# start of Input data
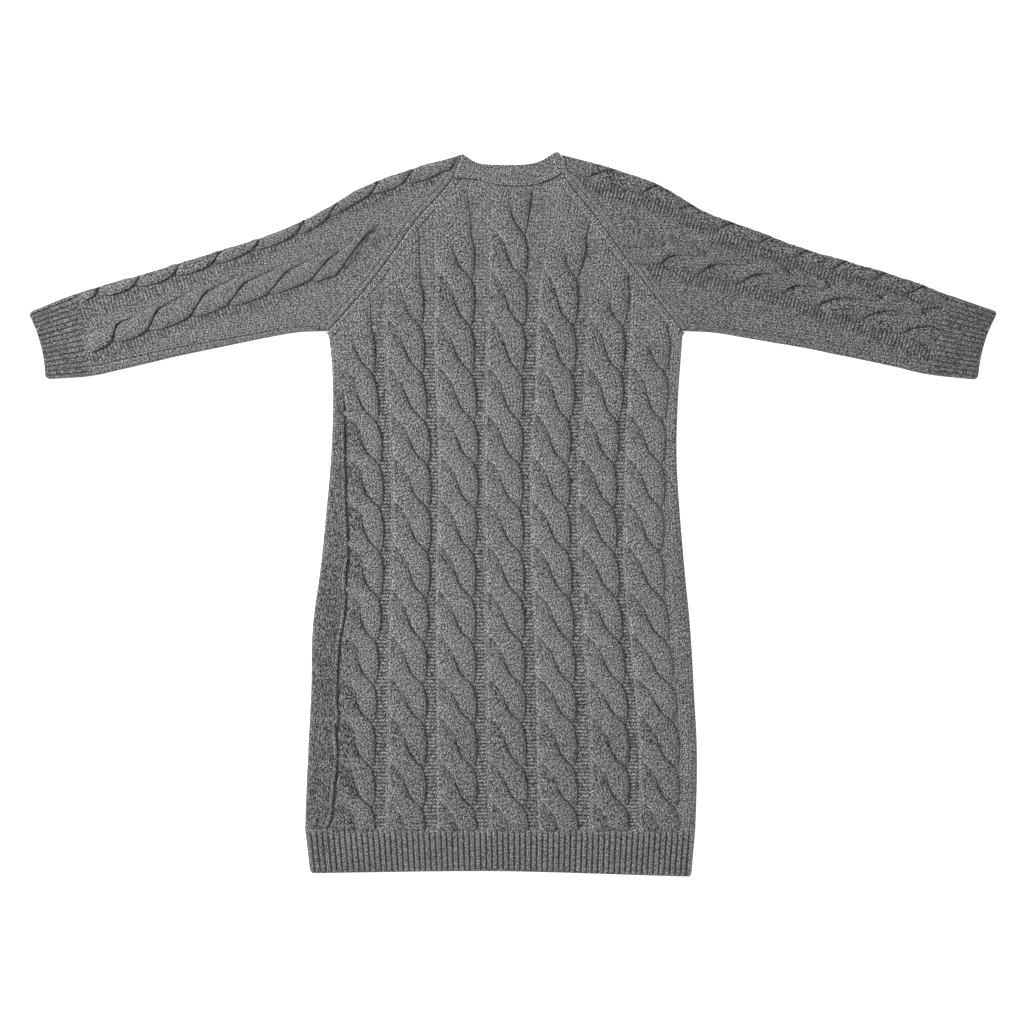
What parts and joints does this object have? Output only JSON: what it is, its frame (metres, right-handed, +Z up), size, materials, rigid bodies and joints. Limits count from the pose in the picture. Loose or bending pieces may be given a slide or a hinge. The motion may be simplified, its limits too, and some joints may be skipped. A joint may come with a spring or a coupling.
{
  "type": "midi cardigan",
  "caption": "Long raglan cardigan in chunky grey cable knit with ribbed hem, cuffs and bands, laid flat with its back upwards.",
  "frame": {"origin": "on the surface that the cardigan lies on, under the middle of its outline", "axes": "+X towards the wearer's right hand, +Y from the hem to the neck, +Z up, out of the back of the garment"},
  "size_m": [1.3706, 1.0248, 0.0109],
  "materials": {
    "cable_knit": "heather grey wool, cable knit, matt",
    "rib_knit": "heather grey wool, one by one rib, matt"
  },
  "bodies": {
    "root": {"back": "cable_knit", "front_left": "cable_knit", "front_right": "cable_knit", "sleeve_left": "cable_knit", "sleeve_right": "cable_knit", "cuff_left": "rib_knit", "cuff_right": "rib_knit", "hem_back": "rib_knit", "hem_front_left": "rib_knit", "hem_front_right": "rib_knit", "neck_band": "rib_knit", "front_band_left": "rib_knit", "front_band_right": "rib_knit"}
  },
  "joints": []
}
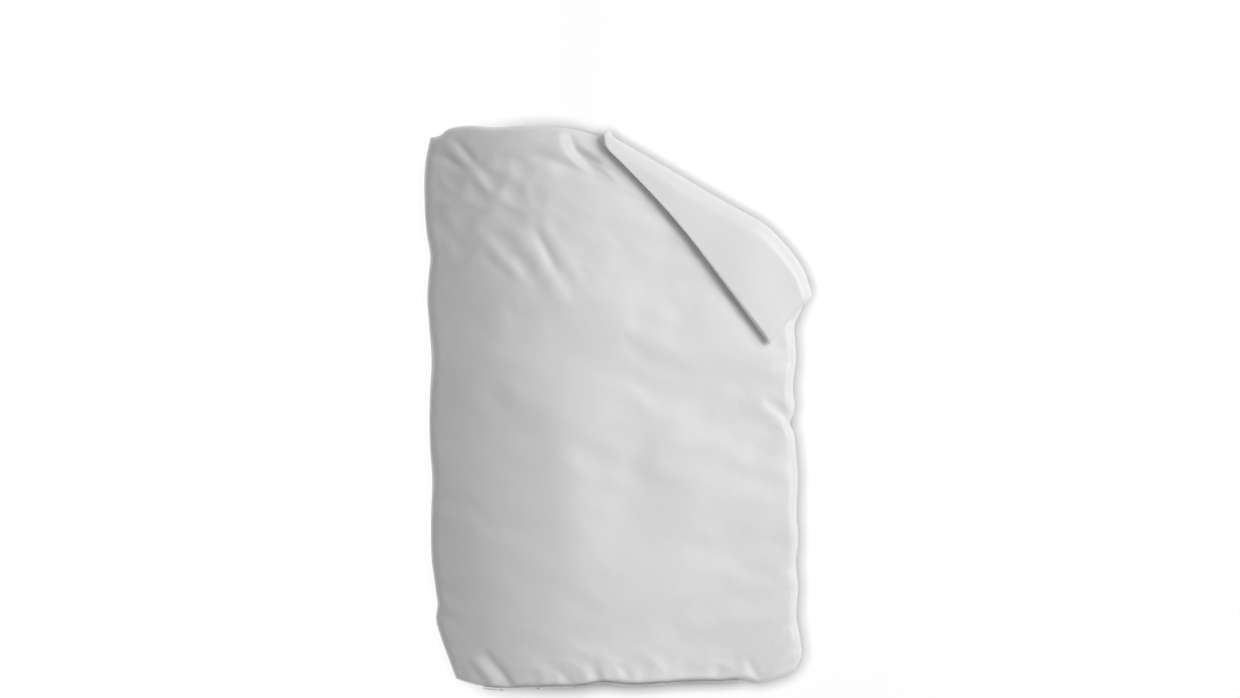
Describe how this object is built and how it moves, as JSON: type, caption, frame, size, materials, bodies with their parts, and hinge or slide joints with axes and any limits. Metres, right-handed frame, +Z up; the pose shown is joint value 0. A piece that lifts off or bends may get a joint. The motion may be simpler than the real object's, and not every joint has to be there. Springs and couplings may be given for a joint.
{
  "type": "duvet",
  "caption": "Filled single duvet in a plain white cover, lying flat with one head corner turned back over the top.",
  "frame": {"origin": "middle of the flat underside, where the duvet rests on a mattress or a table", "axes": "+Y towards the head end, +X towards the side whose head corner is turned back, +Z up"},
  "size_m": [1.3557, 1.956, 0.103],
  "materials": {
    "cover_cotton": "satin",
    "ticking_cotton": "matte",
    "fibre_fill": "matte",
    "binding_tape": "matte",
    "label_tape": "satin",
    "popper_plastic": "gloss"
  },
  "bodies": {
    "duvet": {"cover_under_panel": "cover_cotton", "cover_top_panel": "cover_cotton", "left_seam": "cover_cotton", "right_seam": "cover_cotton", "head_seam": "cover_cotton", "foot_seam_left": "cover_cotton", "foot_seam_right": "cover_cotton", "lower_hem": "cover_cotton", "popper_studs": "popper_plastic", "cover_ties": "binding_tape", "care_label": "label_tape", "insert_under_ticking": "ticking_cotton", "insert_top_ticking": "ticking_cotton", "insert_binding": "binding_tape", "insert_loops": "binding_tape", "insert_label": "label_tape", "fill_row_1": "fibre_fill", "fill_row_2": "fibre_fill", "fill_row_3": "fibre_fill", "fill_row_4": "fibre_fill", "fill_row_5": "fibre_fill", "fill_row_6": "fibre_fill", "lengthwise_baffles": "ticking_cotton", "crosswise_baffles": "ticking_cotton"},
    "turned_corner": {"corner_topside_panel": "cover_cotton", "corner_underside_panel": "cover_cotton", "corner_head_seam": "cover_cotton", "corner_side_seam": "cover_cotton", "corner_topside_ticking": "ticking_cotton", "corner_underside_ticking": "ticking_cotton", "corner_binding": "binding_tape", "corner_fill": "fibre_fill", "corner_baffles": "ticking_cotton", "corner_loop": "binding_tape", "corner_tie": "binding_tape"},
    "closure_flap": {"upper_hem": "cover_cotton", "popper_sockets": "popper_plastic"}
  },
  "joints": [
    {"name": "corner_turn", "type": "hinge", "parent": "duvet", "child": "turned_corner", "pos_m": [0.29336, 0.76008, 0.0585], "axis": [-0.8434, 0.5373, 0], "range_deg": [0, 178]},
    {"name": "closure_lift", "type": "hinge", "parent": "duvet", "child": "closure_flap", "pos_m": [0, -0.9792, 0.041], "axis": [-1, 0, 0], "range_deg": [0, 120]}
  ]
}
# end of Input data
# start of Input data
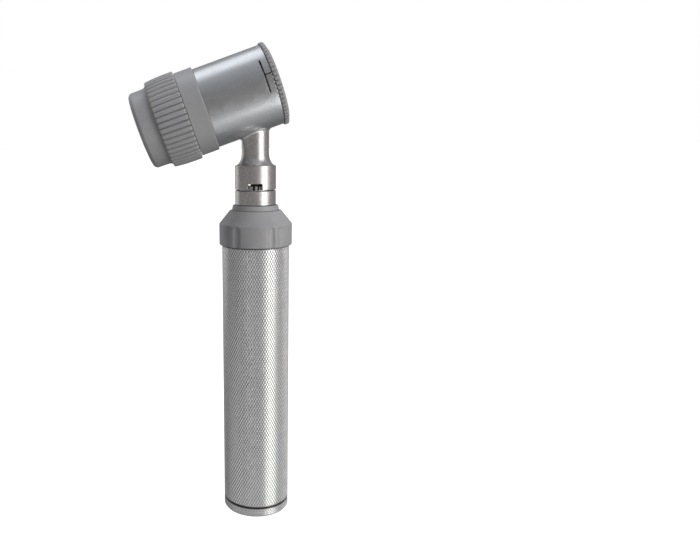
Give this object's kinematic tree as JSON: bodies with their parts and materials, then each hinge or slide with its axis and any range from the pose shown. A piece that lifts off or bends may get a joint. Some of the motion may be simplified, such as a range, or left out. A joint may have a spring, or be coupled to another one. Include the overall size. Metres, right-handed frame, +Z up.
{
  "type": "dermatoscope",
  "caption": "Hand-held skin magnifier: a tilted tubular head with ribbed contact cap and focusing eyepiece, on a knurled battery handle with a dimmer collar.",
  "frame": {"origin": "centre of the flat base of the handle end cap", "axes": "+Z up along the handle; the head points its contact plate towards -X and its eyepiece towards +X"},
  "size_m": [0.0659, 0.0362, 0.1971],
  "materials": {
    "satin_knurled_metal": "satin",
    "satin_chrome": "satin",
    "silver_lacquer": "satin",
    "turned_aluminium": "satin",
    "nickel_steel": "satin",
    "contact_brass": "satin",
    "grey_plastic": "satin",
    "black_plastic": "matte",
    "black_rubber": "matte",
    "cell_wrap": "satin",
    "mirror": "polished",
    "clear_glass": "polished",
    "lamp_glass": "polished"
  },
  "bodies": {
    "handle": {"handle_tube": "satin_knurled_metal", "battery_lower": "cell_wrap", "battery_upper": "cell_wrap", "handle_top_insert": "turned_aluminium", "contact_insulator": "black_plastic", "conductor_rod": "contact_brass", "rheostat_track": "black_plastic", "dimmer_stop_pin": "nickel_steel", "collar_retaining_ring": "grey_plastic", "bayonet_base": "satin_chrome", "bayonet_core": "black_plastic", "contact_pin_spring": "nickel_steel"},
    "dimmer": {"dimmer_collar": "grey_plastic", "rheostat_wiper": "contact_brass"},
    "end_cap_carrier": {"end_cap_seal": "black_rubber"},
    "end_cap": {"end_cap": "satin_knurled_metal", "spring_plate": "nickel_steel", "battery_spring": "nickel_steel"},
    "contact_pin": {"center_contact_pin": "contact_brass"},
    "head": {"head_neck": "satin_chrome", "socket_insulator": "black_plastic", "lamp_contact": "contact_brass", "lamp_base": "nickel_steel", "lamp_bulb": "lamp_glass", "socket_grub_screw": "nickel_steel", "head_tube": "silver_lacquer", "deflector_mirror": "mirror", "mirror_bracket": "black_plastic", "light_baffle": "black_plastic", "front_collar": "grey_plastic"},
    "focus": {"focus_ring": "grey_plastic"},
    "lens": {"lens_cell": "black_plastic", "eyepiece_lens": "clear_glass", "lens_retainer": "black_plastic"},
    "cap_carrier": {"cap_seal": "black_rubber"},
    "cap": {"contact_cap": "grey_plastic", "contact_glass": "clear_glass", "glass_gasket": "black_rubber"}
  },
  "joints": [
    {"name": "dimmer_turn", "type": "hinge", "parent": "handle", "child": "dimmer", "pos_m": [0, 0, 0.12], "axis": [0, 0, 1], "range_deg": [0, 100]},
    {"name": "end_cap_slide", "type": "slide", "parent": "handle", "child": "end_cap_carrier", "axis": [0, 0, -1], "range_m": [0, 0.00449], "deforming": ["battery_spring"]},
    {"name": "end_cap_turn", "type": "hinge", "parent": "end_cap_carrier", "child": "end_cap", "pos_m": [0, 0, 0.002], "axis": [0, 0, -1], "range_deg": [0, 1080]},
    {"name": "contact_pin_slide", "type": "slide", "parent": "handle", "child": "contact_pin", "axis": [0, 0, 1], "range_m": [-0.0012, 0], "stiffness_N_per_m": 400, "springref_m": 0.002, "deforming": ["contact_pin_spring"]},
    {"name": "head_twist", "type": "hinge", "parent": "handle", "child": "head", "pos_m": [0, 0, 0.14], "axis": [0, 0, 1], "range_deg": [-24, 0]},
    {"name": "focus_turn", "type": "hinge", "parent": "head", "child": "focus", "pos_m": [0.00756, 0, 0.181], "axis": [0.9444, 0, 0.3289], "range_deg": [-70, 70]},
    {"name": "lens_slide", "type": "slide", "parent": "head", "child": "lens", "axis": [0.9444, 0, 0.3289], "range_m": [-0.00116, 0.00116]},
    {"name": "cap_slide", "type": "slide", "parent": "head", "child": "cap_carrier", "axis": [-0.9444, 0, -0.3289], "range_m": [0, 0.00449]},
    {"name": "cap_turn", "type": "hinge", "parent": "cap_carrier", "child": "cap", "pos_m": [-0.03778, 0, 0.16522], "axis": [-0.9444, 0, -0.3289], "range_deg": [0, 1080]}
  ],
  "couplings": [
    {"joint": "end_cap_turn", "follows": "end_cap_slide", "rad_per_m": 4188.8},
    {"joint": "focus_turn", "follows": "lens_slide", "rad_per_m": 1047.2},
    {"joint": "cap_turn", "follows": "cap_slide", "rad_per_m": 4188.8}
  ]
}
# end of Input data
# start of Input data
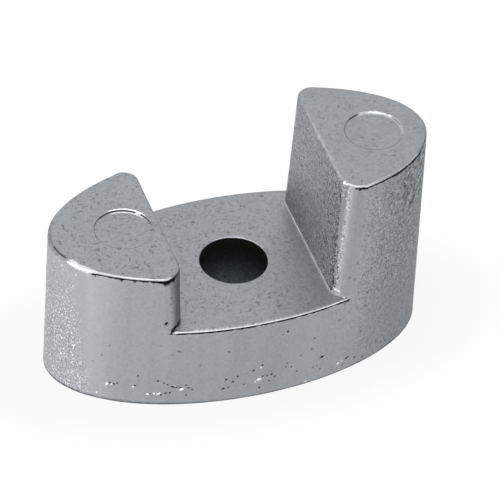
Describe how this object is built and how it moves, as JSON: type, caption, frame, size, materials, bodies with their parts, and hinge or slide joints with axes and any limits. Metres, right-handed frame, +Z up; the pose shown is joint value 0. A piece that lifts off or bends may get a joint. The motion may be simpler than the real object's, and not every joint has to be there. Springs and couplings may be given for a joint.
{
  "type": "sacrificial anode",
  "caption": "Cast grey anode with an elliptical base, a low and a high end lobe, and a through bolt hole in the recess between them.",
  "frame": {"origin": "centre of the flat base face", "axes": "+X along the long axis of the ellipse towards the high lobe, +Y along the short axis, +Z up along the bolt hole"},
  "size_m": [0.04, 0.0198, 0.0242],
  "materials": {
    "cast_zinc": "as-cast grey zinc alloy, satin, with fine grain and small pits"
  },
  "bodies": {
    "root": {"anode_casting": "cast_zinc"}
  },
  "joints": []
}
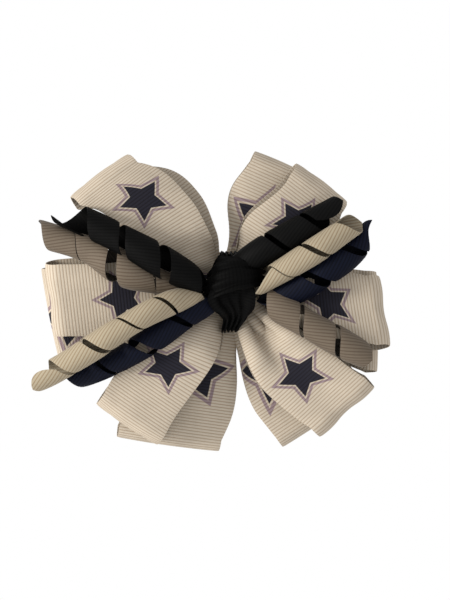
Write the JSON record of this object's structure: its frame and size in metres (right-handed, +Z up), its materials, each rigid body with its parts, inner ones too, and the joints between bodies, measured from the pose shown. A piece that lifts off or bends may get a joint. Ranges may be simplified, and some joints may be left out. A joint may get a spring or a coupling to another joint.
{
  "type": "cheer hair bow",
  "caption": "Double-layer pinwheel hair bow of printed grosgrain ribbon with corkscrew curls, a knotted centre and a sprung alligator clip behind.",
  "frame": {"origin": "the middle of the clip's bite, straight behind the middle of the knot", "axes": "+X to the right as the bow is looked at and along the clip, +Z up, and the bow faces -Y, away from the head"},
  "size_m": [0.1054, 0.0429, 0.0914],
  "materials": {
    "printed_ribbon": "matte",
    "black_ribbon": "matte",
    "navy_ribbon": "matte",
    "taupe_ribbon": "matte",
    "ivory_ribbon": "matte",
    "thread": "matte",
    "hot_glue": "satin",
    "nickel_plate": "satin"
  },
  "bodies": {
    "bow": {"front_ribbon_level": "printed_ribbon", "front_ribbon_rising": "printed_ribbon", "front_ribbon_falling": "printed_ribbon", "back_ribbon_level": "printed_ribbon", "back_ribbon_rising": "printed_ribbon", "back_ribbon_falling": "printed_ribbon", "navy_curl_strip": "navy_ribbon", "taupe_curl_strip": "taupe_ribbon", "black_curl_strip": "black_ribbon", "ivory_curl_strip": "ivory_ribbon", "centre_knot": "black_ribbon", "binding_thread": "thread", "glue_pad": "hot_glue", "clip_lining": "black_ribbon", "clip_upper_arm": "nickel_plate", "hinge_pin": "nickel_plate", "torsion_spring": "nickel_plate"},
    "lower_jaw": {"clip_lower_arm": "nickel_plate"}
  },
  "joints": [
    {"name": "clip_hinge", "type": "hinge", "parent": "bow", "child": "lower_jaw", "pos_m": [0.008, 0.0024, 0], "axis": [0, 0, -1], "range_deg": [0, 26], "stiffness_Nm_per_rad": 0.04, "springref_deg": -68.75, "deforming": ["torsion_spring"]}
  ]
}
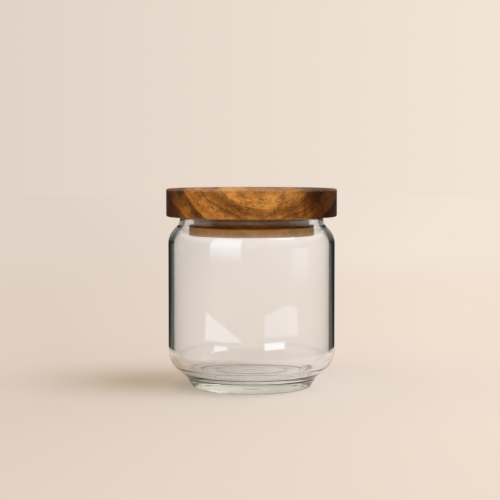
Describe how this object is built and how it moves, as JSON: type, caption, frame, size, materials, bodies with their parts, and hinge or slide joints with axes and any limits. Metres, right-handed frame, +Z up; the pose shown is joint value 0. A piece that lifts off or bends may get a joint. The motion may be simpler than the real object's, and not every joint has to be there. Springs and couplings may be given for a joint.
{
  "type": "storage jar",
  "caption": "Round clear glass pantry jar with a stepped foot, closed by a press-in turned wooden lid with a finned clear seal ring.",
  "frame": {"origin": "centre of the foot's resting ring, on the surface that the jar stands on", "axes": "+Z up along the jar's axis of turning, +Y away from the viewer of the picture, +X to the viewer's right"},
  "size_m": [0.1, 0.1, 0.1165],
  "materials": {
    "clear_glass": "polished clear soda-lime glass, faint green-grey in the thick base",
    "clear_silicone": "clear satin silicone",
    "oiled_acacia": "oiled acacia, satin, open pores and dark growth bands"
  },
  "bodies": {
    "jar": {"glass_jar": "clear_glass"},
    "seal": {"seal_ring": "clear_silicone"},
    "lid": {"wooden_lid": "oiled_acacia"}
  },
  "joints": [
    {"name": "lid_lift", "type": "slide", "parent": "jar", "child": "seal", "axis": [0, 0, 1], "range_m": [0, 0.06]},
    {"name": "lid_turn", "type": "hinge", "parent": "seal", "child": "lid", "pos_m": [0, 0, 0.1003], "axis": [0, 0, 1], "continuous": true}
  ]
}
# end of Input data
_Exercise description_
Identify every line where the string "between" appears.

_Written reply_
  "caption": "Cast grey anode with an elliptical base, a low and a high end lobe, and a through bolt hole in the recess between them.",
Write the JSON record of this object's structure: its frame and size in metres (right-handed, +Z up), its materials, each rigid body with its parts, inner ones too, and the joints between bodies, measured from the pose shown. A piece that lifts off or bends may get a joint. Ranges may be simplified, and some joints may be left out. A joint may get a spring or a coupling to another joint.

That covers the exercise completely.